Return exactly and only these lines: the first of the listing through the one containing "is along Y.".

╔══

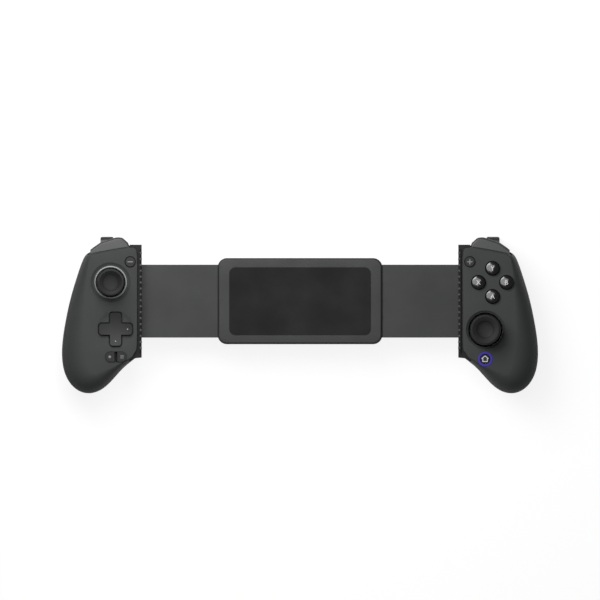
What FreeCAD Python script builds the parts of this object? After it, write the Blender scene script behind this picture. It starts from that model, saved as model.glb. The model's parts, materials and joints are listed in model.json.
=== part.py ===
import FreeCAD
import Part
import Sketcher
import math
import os
from types import SimpleNamespace
from FreeCAD import Placement, Rotation, Vector

# Mobile game controller that stretches round a phone or a small tablet.
# It lies on its back: X to the right of the player, Y towards the bumpers, Z out of the face.
# "out" is a distance outwards from the wall that clamps the device, "up" is along Y.

SIZES = {
    # the telescopic bridge and the bay over it
    "jaw_distance": 102.7, "closed_distance": 55.0,
    "bridge_middle": 9.0, "bridge_half": 53.5, "bridge_width": 56.0, "bridge_front": 32.0,
    "bridge_depth": 10.0, "bridge_skin": 2.0, "bridge_cheek": 4.0, "bridge_corner": 6.0, "bridge_round": 1.4,
    "slide_gap": 0.3, "layer_gap": 0.1, "tray_length": 54.6, "rail_past_middle": 5.9, "stop_lap": 1.2,
    "tooth_module": 1.0, "pinion_teeth": 14.0, "tooth_play": 0.14, "post_radius": 2.0, "post_play": 0.05,
    "spring_radius": 1.3, "spring_slot": 3.4, "spring_up": 16.0, "spring_post": 1.2, "spring_anchor": 50.5,
    "spring_end": 5.0, "ribbon_width": 3.6, "ribbon_thick": 0.3, "ribbon_tab": 5.0,
    "rest_pad_length": 92.0, "rest_pad_width": 44.0, "rest_pad_thick": 0.8, "rest_pad_corner": 4.0,
    # a grip's overall form
    "grip_width": 52.0, "grip_top": 45.0, "grip_bottom": 51.0, "face_height": 44.0, "girth_drop": 18.0,
    "seam_drop": 10.0, "seam_gap": 0.1, "shell_wall": 2.0, "heel_inset": 21.0, "heel_rise": 28.0,
    "heel_share": 0.14,
    "cradle_wall": 1.6, "cradle_height": 7.0, "weight_play": 0.5,
    # the jaw, its rubber and the chassis
    "jaw_over_top": 0.7, "jaw_rise": 23.3, "jaw_drop": 2.3, "jaw_under_bay": 2.0, "jaw_wall": 1.7,
    "jaw_lip": 0.2,
    "rubber_thick": 1.9, "rib_radius": 0.9, "rib_pitch": 3.85, "rib_count": 17.0, "rib_middle": 9.4,
    "rubber_over_bay": 1.5, "rubber_drop": 0.8, "rubber_margin": 0.6, "socket_lid": 0.6,
    "plate_drop": 6.0, "plate_thick": 2.3,
    "board_thick": 1.2, "inner_gap": 0.3, "board_margin": 1.4, "root_length": 4.6, "socket_wall": 1.6,
    "fit_gap": 0.1,
    "corner_reach": 8.4, "corner_drop": 1.7, "corner_round": 4.0, "jaw_reveal": 2.1,
    # sticks
    "left_stick_out": 20.4, "left_stick_up": 21.2, "right_stick_out": 17.8, "right_stick_up": -9.6,
    "left_cap_radius": 9.1, "right_cap_radius": 10.1, "stick_pivot_rise": 4.5, "cap_rise": 12.6,
    "neck_radius": 4.6,
    "skirt_radius": 10.0, "ring_radius": 10.8, "ring_bore": 9.5, "ring_drop": 0.1, "dish_radius": 13.0,
    "right_hole_radius": 11.4, "right_dish_radius": 12.6, "dish_depth": 1.0,
    "stick_case": 15.4, "stick_bore": 12.6, "case_height": 6.2, "stem_radius": 2.0, "stem_drop": 7.0,
    "case_floor": 0.9,
    "gimbal_half": 4.8, "gimbal_bore": 3.1, "gimbal_axle": 1.2, "stem_axle": 0.9, "axle_play": 0.05,
    "click_travel": 0.5, "gimbal_thick": 3.2, "case_wall_play": 0.2, "stem_foot": 2.3,
    "ring_foot": 1.0, "ring_edge": 0.4,
    # direction pad
    "pad_out": 17.2, "pad_up": -9.2, "pad_reach": 10.7, "pad_arm": 7.2, "pad_gap": 0.8, "pad_corner": 1.7,
    "pad_inner_corner": 0.7, "pad_rise": 2.2, "pad_dish": 48.0, "pad_dish_depth": 1.3,
    "pad_pivot_rise": 8.5, "pad_disc": 12.2, "pad_disc_rise": 1.4, "pad_disc_thick": 1.0,
    "pad_dish_radius": 12.4,
    "rocker_radius": 2.2, "rocker_length": 3.0, "rocker_axle": 0.8, "rocker_reach": 4.2, "hub_bore": 2.7,
    "hub_wall": 1.7,
    "hub_drop": 1.6, "sheet_radius": 9.6, "sheet_thick": 1.0, "dome_step": 7.0, "dome_rise": 3.5,
    # round and pill buttons
    "action_out": 22.4, "action_up": 21.2, "action_step": 9.15, "action_radius": 4.6, "action_rise": 2.2,
    "dome_radius": 20.0, "dome_height": 0.4, "button_step": 1.2, "button_edge": 0.4, "dome_foot": 2.7,
    "dome_tip": 1.7,
    "small_out": 7.7, "small_inset": 10.4, "small_radius": 3.4, "small_rise": 1.2,
    "home_out": 17.6, "home_up": -28.6, "home_radius": 3.1, "home_rise": 0.9, "light_radius": 4.9,
    "light_gap": 0.2, "light_flange": 0.9, "light_depth": 4.0,
    "pill_out": 17.0, "pill_up": -27.2, "pill_reach": 6.9, "pill_radius": 3.2, "pill_split": 2.0,
    "pill_rise": 1.0,
    "button_gap": 0.25, "button_foot_rise": 4.9, "flange_drop": 0.4, "flange_thick": 1.0, "flange_lip": 0.6,
    "pill_lip": 0.4, "flange_gap": 0.1,
    # bumper, trigger and back button
    "bumper_near": 8.4, "bumper_far": 33.6, "bumper_inset": 5.2, "bumper_drop": 4.3, "bumper_height": 12.7,
    "bumper_gap": 0.4, "bumper_travel": 1.0, "bumper_edge": 1.6,
    "trigger_near": 13.0, "trigger_far": 27.0, "trigger_gap": 1.4, "well_wall": 1.6, "well_inset": 15.0,
    "trigger_inset": 7.0, "trigger_height": 20.0, "trunnion_radius": 1.2, "hub_radius": 3.6,
    "coil_radius": 2.9,
    "coil_width": 3.0, "pin_reach": 1.2, "coil_room": 1.1,
    "back_button_out": 22.0, "back_button_up": 3.0, "back_button_half": 4.6, "back_button_reach": 9.5,
    "back_button_proud": 0.6, "back_button_play": 0.3, "back_button_stem": 2.0, "back_button_flesh": 1.0,
    # inside
    "motor_inset": 18.0, "motor_rise": 27.0, "motor_radius": 6.5, "motor_bottom": 4.0, "motor_top": 16.0,
    "weight_radius": 7.5, "weight_height": 5.3, "weight_gap": 1.2, "shaft_radius": 0.8,
    "battery_length": 34.0, "battery_width": 18.0, "battery_depth": 6.5, "battery_out": 11.0,
    "battery_up": -11.0,
    "magnet_radius": 2.0, "magnet_thick": 2.0, "magnet_post": 2.7, "magnet_gap": 0.3, "magnet_seat": 0.8,
    "screw_radius": 0.95, "screw_head": 1.9, "screw_boss": 3.0, "screw_play": 0.05, "head_thick": 1.4,
    "port_out": 16.3, "port_rise": 14.4, "port_turn": 48.0, "port_width": 8.94, "port_height": 3.26,
    "port_depth": 7.0,
    "port_play": 0.15, "port_back": 6.0, "port_wall": 0.35,
}


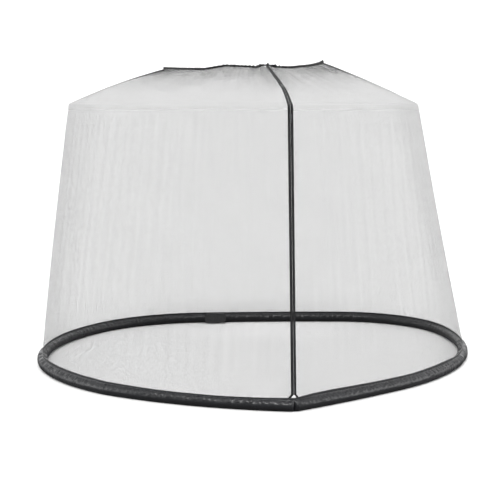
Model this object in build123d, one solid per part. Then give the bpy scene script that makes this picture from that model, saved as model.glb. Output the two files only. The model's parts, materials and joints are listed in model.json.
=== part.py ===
# Round zip-front mosquito net for a parasol: a netting roof that gathers round the parasol's
# pole, a flared netting wall, and a water-filled tube in a fabric sleeve that holds it down.
# Millimetres, +Z up. The origin is on the ground under the middle of the base ring's box,
# and the zip that opens the net is at the front, towards -Y.
from build123d import *
import math
import os

# ---- driving dimensions ---------------------------------------------------------------------
NET_AXIS = (-102.9, 21.3)       # the upright line that the roof and its rim are round
SHOULDER_RADIUS = 1333.0        # where the roof meets the wall, over the parasol's rib ends
SHOULDER_Z = 1992.0
RIM_RADIUS = 608.0              # the drawstring hem round the open top
HEM_Z = (2264.0, 2286.0)
NET_THICKNESS = 1.5
WALL_ROWS = 6                   # the wall's panels twist a little, so they are made in rows
STRIP_ROW = 75.0                # and so are the zip's long strips: the height of one row at most

SLEEVE_WIDTH = 72.0             # the base sleeve: a round pocket below a flat sewn seam
POCKET_HEIGHT = 74.0
SLEEVE_HEIGHT = 90.0
SLEEVE_FABRIC = 1.0
FLAT_WIDTH = 30.0               # the strip of the sleeve that lies on the ground
SEAM_THICKNESS = 3.0
TUBE_RADIUS = 32.0              # the water tube inside the sleeve
TUBE_WALL = 1.5
TUBE_Z = 35.0
TUBE_END_GAP = 3.0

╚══

Correct output =>
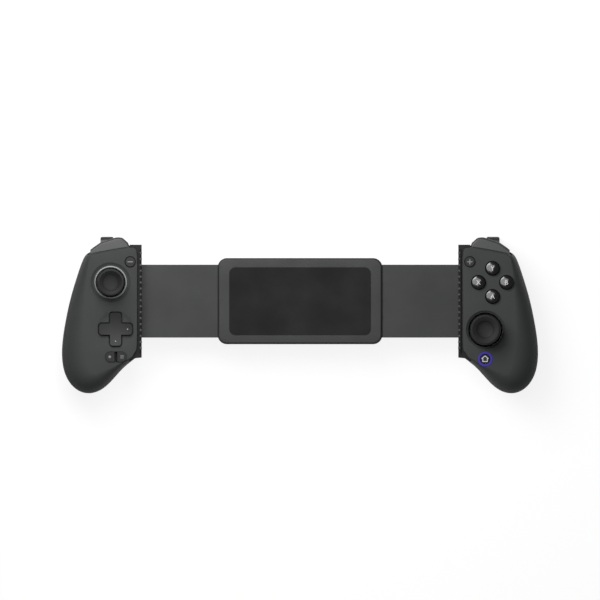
What FreeCAD Python script builds the parts of this object? After it, write the Blender scene script behind this picture. It starts from that model, saved as model.glb. The model's parts, materials and joints are listed in model.json.
=== part.py ===
import FreeCAD
import Part
import Sketcher
import math
import os
from types import SimpleNamespace
from FreeCAD import Placement, Rotation, Vector

# Mobile game controller that stretches round a phone or a small tablet.
# It lies on its back: X to the right of the player, Y towards the bumpers, Z out of the face.
# "out" is a distance outwards from the wall that clamps the device, "up" is along Y.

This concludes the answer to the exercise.